In both the matcher and transcriber, the Kleene star-like operator indicates
repetition. The Kleene star operator consists of $
and parentheses, optionally
followed by a separator token, followed by *
or +
. *
means zero or more
repetitions, +
means at least one repetition. The parentheses are not matched or
transcribed. On the matcher side, a name is bound to all of the names it
matches, in a structure that mimics the structure of the repetition encountered
on a successful match. The job of the transcriber is to sort that structure
out.
The rules for transcription of these repetitions are called "Macro By Example".
Essentially, one "layer" of repetition is discharged at a time, and all of them
must be discharged by the time a name is transcribed. Therefore, ( $( $i:ident ),* ) => ( $i )
is an invalid macro, but ( $( $i:ident ),* ) => ( $( $i:ident ),* )
is acceptable (if trivial).
When Macro By Example encounters a repetition, it examines all of the $
name s that occur in its body. At the "current layer", they all must repeat
the same number of times, so ( $( $i:ident ),* ; $( $j:ident ),* ) => ( $( ($i,$j) ),* )
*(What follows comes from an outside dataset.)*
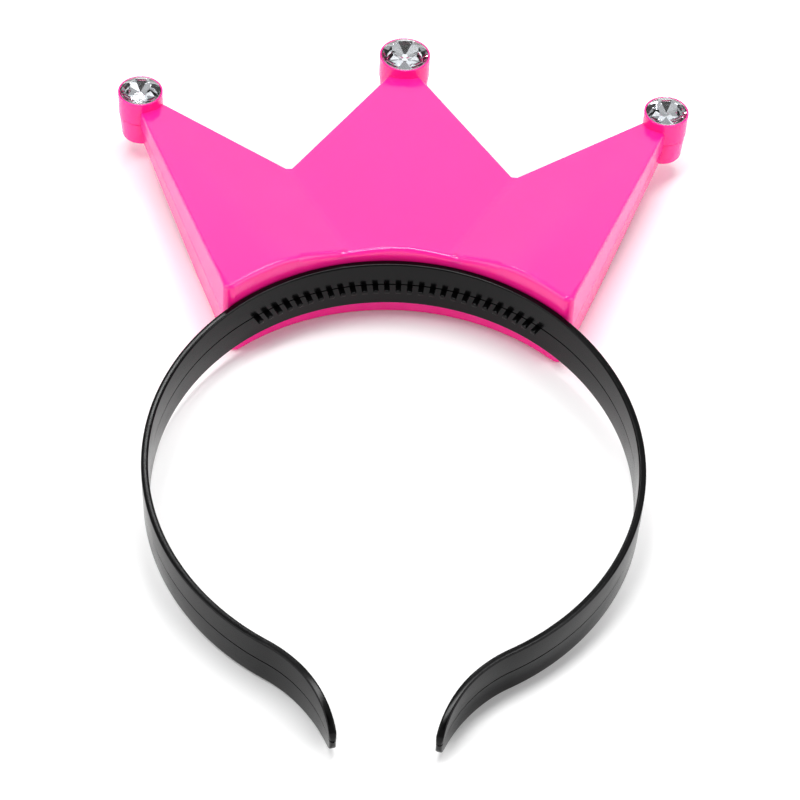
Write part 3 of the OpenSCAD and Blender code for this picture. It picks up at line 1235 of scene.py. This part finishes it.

is valid if given the argument (a,b,c ; d,e,f)
, but not
(a,b,c ; d,e)
. The repetition walks through the choices at that layer in
lockstep, so the former input transcribes to (a,d), (b,e), (c,f)
.
Nested repetitions are allowed.
Parsing limitations
The parser used by the macro system is reasonably powerful, but the parsing of Rust syntax is restricted in two ways:
- Macro definitions are required to include suitable separators after parsing
expressions and other bits of the Rust grammar. This implies that
a macro definition like
$i:expr [ , ]
is not legal, because[
could be part of an expression. A macro definition like$i:expr,
or$i:expr;
would be legal, however, because,
and;
are legal separators. See RFC 550 for more information. - The parser must have eliminated all ambiguity by the time it reaches a
$
name:
designator. This requirement most often affects name-designator pairs when they occur at the beginning of, or immediately after, a$(...)*
; requiring a distinctive token in front can solve the problem.